Print, exactly as they stand, the lines from the start of the listing to the line containing "Write the OpenSCAD", inclusive.

- - -

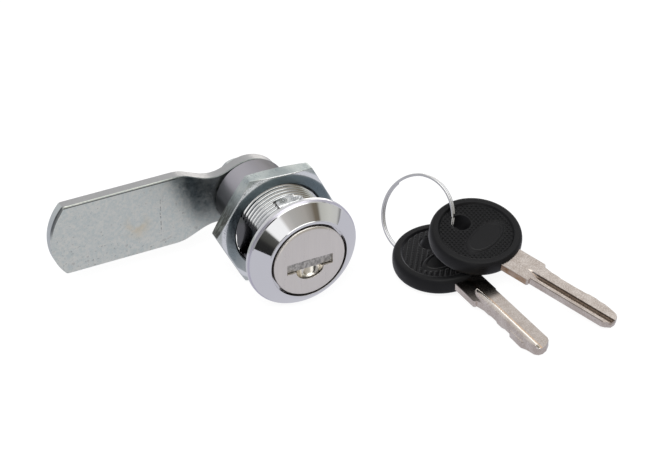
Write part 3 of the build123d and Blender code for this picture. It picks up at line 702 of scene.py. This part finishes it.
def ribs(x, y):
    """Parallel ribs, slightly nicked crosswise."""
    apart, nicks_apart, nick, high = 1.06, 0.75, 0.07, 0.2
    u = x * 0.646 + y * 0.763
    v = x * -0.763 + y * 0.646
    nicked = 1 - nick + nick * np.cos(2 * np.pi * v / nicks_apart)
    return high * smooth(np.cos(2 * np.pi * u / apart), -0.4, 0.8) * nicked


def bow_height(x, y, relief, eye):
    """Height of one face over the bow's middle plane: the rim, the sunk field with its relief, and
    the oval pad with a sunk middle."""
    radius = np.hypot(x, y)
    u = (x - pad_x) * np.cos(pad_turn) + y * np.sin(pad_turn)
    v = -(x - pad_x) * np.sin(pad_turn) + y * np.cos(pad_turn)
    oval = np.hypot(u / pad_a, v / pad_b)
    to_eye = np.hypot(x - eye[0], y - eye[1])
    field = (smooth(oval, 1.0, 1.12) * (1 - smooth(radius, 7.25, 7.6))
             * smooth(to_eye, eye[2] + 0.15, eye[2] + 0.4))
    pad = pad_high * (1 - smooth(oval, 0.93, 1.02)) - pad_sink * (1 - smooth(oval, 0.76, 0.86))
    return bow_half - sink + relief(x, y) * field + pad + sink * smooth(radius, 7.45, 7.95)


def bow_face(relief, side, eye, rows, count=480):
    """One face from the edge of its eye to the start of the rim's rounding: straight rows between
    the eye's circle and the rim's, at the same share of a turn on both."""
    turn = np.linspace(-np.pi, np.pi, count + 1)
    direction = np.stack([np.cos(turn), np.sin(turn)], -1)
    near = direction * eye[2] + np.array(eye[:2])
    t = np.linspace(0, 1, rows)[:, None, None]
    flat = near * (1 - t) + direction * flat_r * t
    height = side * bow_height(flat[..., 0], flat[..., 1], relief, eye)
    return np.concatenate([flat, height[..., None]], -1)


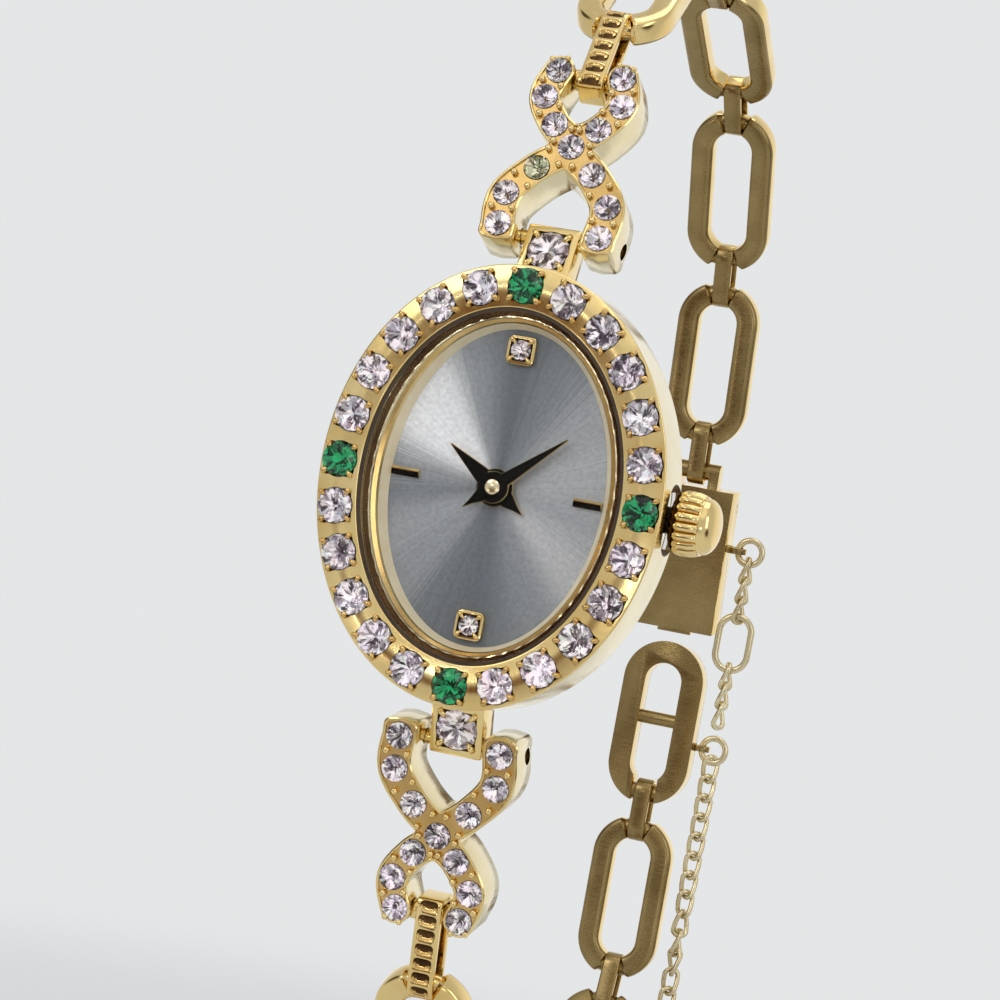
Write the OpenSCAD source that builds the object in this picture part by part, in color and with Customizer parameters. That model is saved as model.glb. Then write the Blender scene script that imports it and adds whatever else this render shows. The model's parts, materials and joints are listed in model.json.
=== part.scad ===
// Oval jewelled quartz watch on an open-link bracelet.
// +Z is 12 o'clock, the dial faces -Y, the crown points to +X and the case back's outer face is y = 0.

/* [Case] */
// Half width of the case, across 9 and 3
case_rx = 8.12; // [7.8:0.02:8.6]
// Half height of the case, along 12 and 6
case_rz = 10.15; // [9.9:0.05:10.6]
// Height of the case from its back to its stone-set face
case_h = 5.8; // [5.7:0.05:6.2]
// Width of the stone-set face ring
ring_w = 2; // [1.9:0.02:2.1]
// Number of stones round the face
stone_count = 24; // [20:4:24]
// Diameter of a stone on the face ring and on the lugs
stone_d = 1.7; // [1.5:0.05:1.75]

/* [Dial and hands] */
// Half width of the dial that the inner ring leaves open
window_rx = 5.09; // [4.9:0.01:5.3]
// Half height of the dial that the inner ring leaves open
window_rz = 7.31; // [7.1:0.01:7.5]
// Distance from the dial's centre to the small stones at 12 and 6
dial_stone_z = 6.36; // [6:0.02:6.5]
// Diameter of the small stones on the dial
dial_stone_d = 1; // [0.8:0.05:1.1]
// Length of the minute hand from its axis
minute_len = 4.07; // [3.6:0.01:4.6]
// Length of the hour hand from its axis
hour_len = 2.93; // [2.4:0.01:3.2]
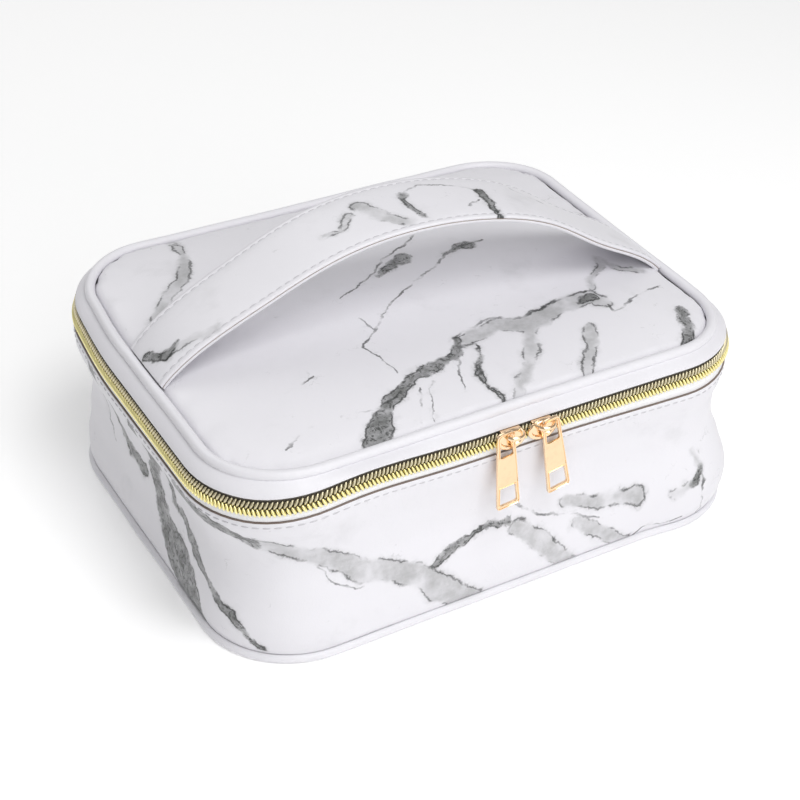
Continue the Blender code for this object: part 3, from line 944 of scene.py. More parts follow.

- - -

### Solution to this problem
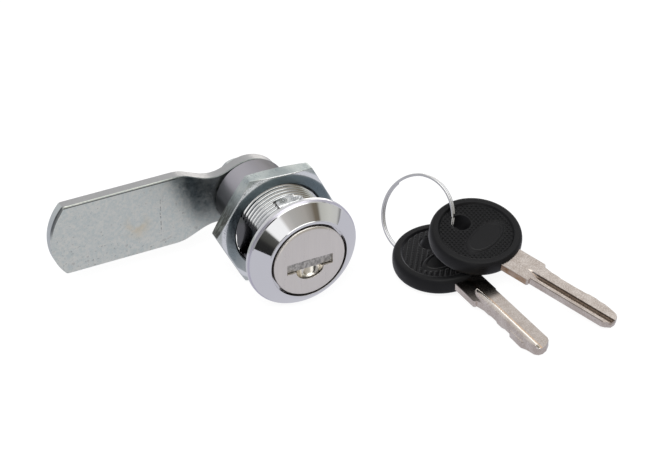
Write part 3 of the build123d and Blender code for this picture. It picks up at line 702 of scene.py. This part finishes it.
def ribs(x, y):
    """Parallel ribs, slightly nicked crosswise."""
    apart, nicks_apart, nick, high = 1.06, 0.75, 0.07, 0.2
    u = x * 0.646 + y * 0.763
    v = x * -0.763 + y * 0.646
    nicked = 1 - nick + nick * np.cos(2 * np.pi * v / nicks_apart)
    return high * smooth(np.cos(2 * np.pi * u / apart), -0.4, 0.8) * nicked


def bow_height(x, y, relief, eye):
    """Height of one face over the bow's middle plane: the rim, the sunk field with its relief, and
    the oval pad with a sunk middle."""
    radius = np.hypot(x, y)
    u = (x - pad_x) * np.cos(pad_turn) + y * np.sin(pad_turn)
    v = -(x - pad_x) * np.sin(pad_turn) + y * np.cos(pad_turn)
    oval = np.hypot(u / pad_a, v / pad_b)
    to_eye = np.hypot(x - eye[0], y - eye[1])
    field = (smooth(oval, 1.0, 1.12) * (1 - smooth(radius, 7.25, 7.6))
             * smooth(to_eye, eye[2] + 0.15, eye[2] + 0.4))
    pad = pad_high * (1 - smooth(oval, 0.93, 1.02)) - pad_sink * (1 - smooth(oval, 0.76, 0.86))
    return bow_half - sink + relief(x, y) * field + pad + sink * smooth(radius, 7.45, 7.95)


def bow_face(relief, side, eye, rows, count=480):
    """One face from the edge of its eye to the start of the rim's rounding: straight rows between
    the eye's circle and the rim's, at the same share of a turn on both."""
    turn = np.linspace(-np.pi, np.pi, count + 1)
    direction = np.stack([np.cos(turn), np.sin(turn)], -1)
    near = direction * eye[2] + np.array(eye[:2])
    t = np.linspace(0, 1, rows)[:, None, None]
    flat = near * (1 - t) + direction * flat_r * t
    height = side * bow_height(flat[..., 0], flat[..., 1], relief, eye)
    return np.concatenate([flat, height[..., None]], -1)


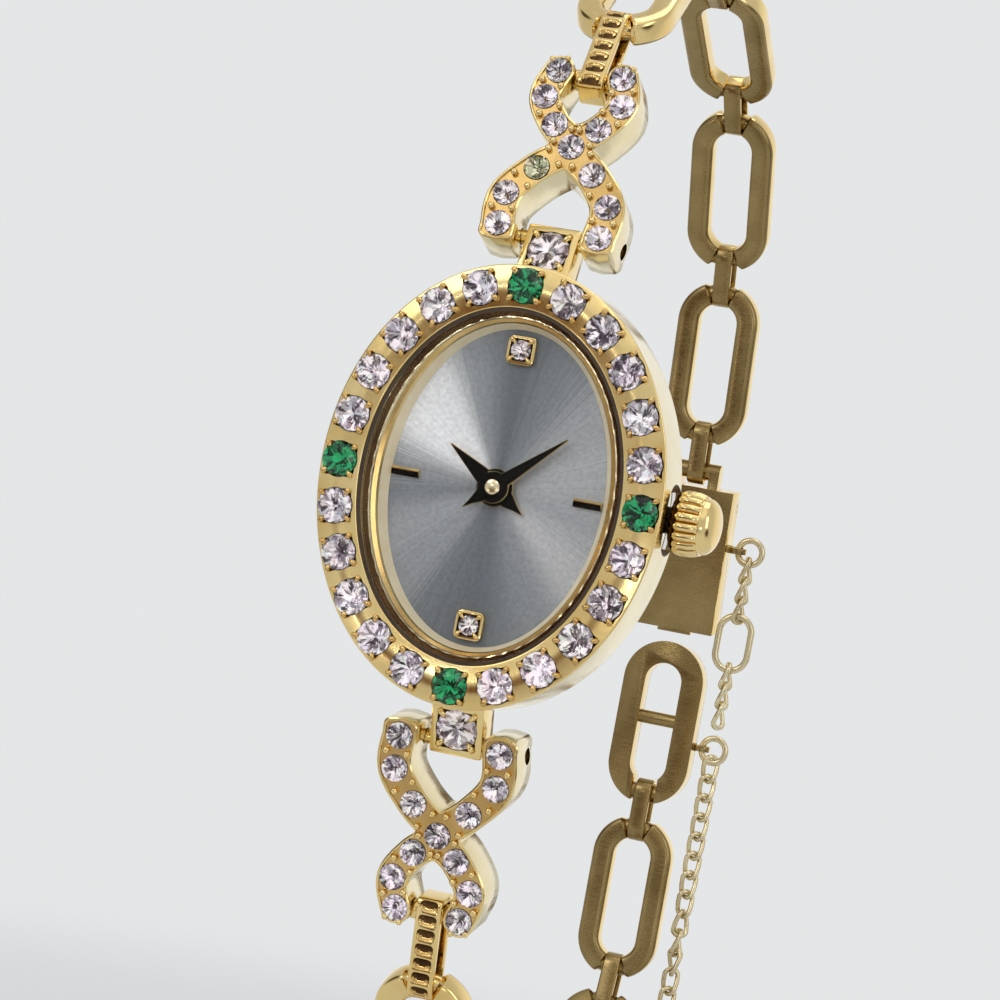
Write the OpenSCAD source that builds the object in this picture part by part, in color and with Customizer parameters. That model is saved as model.glb. Then write the Blender scene script that imports it and adds whatever else this render shows. The model's parts, materials and joints are listed in model.json.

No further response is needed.